My female was 6 months old on the 2nd. She came from a puppy mill then into rescue so I have no idea of her background, she is registered ACA bred by Abe Miller in Ohio  

Question....her coat seems to change each day with more very light tan coming through each time. While her face/mask gets darker, leaning more towards red. 

Here is her face/chest/front (little washed out from flash)










Full body back shot










Here you can see the very light tan coming down over the shoulders and the darker tan/red moving up the hind legs. 










Here you can see the bitch strip (I suppose) beginning to develop.










And here you can see how the tan is right under the surface.










In the last shot, I was under the impression that the follicles would be black further down then they are. 

After seeing this what are you thoughts on final coat? Thinking she will continue to lighten eventually more of a black and tan saddle pattern?


----------



## valreegrl (Nov 11, 2009)

Bumping my own thread  

Just trying to press fast forward on what her coat will end up to be. I can see more tan coming through with each passing month. As a pup she was much darker than she is now. 

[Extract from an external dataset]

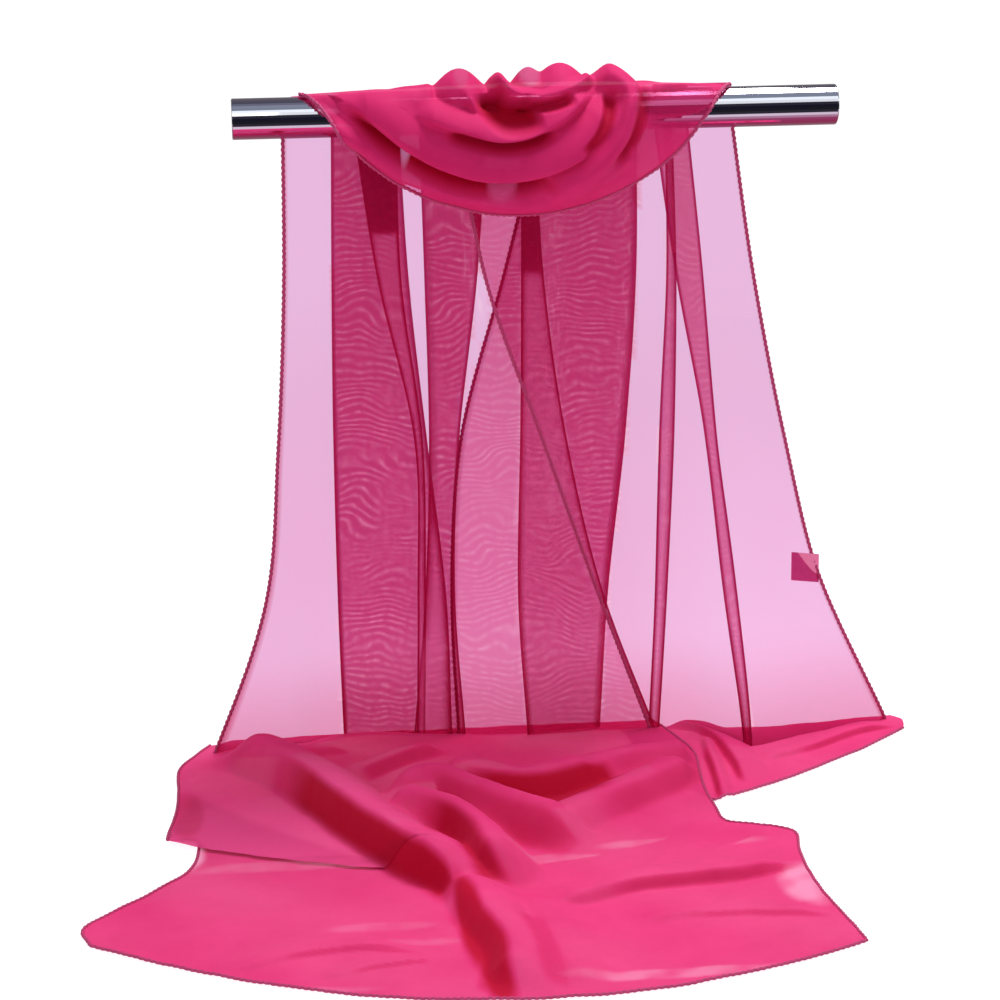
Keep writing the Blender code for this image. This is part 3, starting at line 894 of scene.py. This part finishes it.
def build_stage():
    world = bpy.data.worlds.new("studio")
    bpy.context.scene.world = world
    world.use_nodes = True
    tree = world.node_tree
    tree.nodes.clear()
    out = tree.nodes.new("ShaderNodeOutputWorld")
    seen = node(tree, "ShaderNodeBackground", Color=(1, 1, 1, 1), Strength=1.05)
    lit = node(tree, "ShaderNodeBackground", Color=(1, 1, 1, 1), Strength=0.42)
    shine = node(tree, "ShaderNodeBackground", Strength=1.0)
    where = tree.nodes.new("ShaderNodeTexCoord")
    parts = tree.nodes.new("ShaderNodeSeparateXYZ")
    tree.links.new(where.outputs["Generated"], parts.inputs[0])
    ramp = tree.nodes.new("ShaderNodeValToRGB")
    ramp.color_ramp.interpolation = "LINEAR"
    forward = math_node(tree, "MULTIPLY", parts.outputs["Y"], -1.0)
    turn = math_node(tree, "ARCTAN2", parts.outputs["Z"], forward)
    turn = math_node(tree, "MULTIPLY_ADD", turn, 0.5 / math.pi, 0.5)
    tree.links.new(turn, ramp.inputs[0])
    stops = ramp.color_ramp.elements
    stops[0].position, stops[0].color = 0.0, (0.4, 0.4, 0.42, 1)
    stops[1].position, stops[1].color = 1.0, (0.4, 0.4, 0.42, 1)
    for place, level in CHROME_BANDS:
        stops.new(place).color = (*level, 1)
    tree.links.new(ramp.outputs[0], shine.inputs["Color"])
    path = tree.nodes.new("ShaderNodeLightPath")
    mixed = mix_shader(tree, path.outputs["Is Glossy Ray"], lit.outputs[0], shine.outputs[0])
    mixed = mix_shader(tree, path.outputs["Is Camera Ray"], mixed, seen.outputs[0])
    tree.links.new(mixed, out.inputs["Surface"])
    key = area_light("key", (0.45, 0.35, 1.5), (0, -0.16, -0.4), (0.8, 0.8), 7.5)
    key.data.spread = math.radians(80)
    area_light("front", (-0.9, -2.2, 1.3), (0, 0, -0.2), (1.6, 1.2), 8)
    floor_mesh = bpy.data.meshes.new("floor")
    corners = [(-4, -4, 0), (4, -4, 0), (4, 1.6, 0), (-4, 1.6, 0)]
    floor_mesh.from_pydata(corners, [], [(0, 1, 2, 3)])
    floor = bpy.data.objects.new("floor", floor_mesh)
    floor.location.z = FLOOR_Z - 0.2 * MM
    floor.visible_glossy = False
    bpy.context.scene.collection.objects.link(floor)
    made, floor_tree, floor_out = new_material("pale_floor")
    speckle = grain(floor_tree, 60.0, (1.0, 1.0, 1.0))
    shade = mix_colour(floor_tree, speckle, (0.30, 0.30, 0.31), (0.33, 0.33, 0.34))
    paint = node(floor_tree, "ShaderNodeBsdfPrincipled", Roughness=0.9)
    floor_tree.links.new(shade, paint.inputs["Base Color"])
    paint.inputs["Specular IOR Level"].default_value = 0.1
    paint.inputs["Emission Color"].default_value = (1, 1, 1, 1)
    paint.inputs["Emission Strength"].default_value = 0.90
    floor_tree.links.new(paint.outputs[0], floor_out.inputs["Surface"])
    floor_mesh.materials.append(made)
    bpy.context.scene.view_settings.view_transform = "Standard"
    bpy.context.scene.cycles.transparent_max_bounces = 24


def build_label(material):
    low, high = (Vector(corner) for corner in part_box("label"))
    rows, columns = 8, 8
    x = np.linspace(low.x + 8 * MM, high.x + 9 * MM, columns)[None, :] + np.zeros((rows, 1))
    z = np.linspace(high.z - 9 * MM, low.z - 8 * MM, rows)[:, None] - (x - low.x) * 0.12
    y = np.full(x.shape, low.y)
    points = np.stack([x, y, z], axis=2)
    uv = np.stack([x - low.x, z - low.z], axis=2)
    obj = grid_mesh("label_cloth", points, uv, {})
    obj.data.materials.append(material)
    return obj


def main():
    build_camera()
    build_stage()
    sheer = hanging_chiffon()
    thick = gathered_chiffon("chiffon_gathered", 0.94, 0.22, (CLOTH["body"], CLOTH["bright"]))
    laid = gathered_chiffon("chiffon_laid", 0.99, 0.10, (CLOTH["laid"], CLOTH["laid bright"]))
    thread = hem_thread()

    left_tail, left_grid = build_tail("left", LEFT_FOLDS, LEFT_FOOT, RIGHT_FOLDS, sheer)
    right_tail, right_grid = build_tail("right", RIGHT_FOLDS, RIGHT_FOOT, LEFT_FOLDS, sheer)
    left_over = build_over_rod("left", left_grid, sheer)
    right_over = build_over_rod("right", right_grid, sheer)
    cowl, cowl_grid = build_cowl(thick)
    left_spread, left_floor = build_spread(
        "left", LEFT_SPREAD_ROWS, LEFT_SPREAD_GRID, SPREAD_RIDGES, laid
    )
    right_spread, right_floor = build_spread(
        "right", RIGHT_SPREAD_ROWS, RIGHT_SPREAD_GRID, RIGHT_RIDGES, laid
    )
    hems = {
        "left_tail_outer_hem": left_grid[:, 0],
        "left_tail_inner_hem": left_grid[:, -1],
        "right_tail_inner_hem": right_grid[:, 0],
        "right_tail_outer_hem": right_grid[:, -1],
        "cowl_outer_hem": cowl_grid[0],
        "left_spread_left_hem": left_floor[:, 0],
        "left_spread_right_hem": left_floor[:, -1],
        "left_spread_end_hem": left_floor[-1],
        "right_spread_end_hem": right_floor[-1],
    }
    threads = {}
    for name, path in hems.items():
        radius = SPREAD_HEM_RADIUS if "spread" in name else HEM_RADIUS
        threads[name] = tube(f"{name}_thread", path, radius)
        threads[name].data.materials.append(thread)
        declare(threads[name], "hem", name)
    floor = bpy.data.objects["floor"]
    cloths = (
        # piece, node, flat width and length in m, held, rests on, hems
        (left_tail, "left_tail", (0.50, 0.47), "hung", "rod",
         ("left_tail_outer_hem", "left_tail_inner_hem")),
        (right_tail, "right_tail", (0.37, 0.47), "hung", "rod",
         ("right_tail_inner_hem", "right_tail_outer_hem")),
        (left_over, "left_over_rod", (0.50, 0.04), "draped", "rod", ()),
        (right_over, "right_over_rod", (0.26, 0.04), "draped", "rod", ()),
        (cowl, "cowl", (0.18, 0.27), "gathered", "rod", ("cowl_outer_hem",)),
        (left_spread, "left_spread", (0.48, 0.46), "laid", floor,
         ("left_spread_left_hem", "left_spread_right_hem", "left_spread_end_hem")),
        (right_spread, "right_spread", (0.20, 0.12), "laid", floor, ("right_spread_end_hem",)),
    )
    for piece, cad_node, flat, held, under, edges in cloths:
        declare(piece, "chiffon", cad_node)
    label = build_label(label_weave())
    declare(label, "label", "label")
    rod = bpy.data.objects["rod"]
    rod.data.materials.clear()
    rod.data.materials.append(polished_chrome())


main()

Here she is at around 13 weeks










And then here at about 18 weeks


----------



## DCluver33 (May 27, 2010)

I honestly have no idea. sorry  she sure is cute though


----------



## gsdraven (Jul 8, 2009)

Val, here's some pictures of Raven. At this point, it's hard to tell how much black will go away on her. She may be a blanket or she could fade into a saddle like Raven.

Raven at 3 months
















Ravent at 5 months








Raven at 1 year








Raven at 3 years (so you can see her bitch stripe)

















I hope that helps you see the coat changes. I wish I had more standing pics of her from 5months to a year but none of them show her coat well. It hasn't changed much since a year old. She was very dark as a pup on her face as well as her body but most of it has lightened up.


----------



## valreegrl (Nov 11, 2009)

Thanks  
That helps....in her pup face shot you can see how dark she was as to where she is now (Raven). 
I have watched Roxy change so often over the last couple months it's astonishing. 

As much as I would like to see her in her adult coat I don't want to lose this puppy time either  

I would have never imagined that was Raven at 3 months!


----------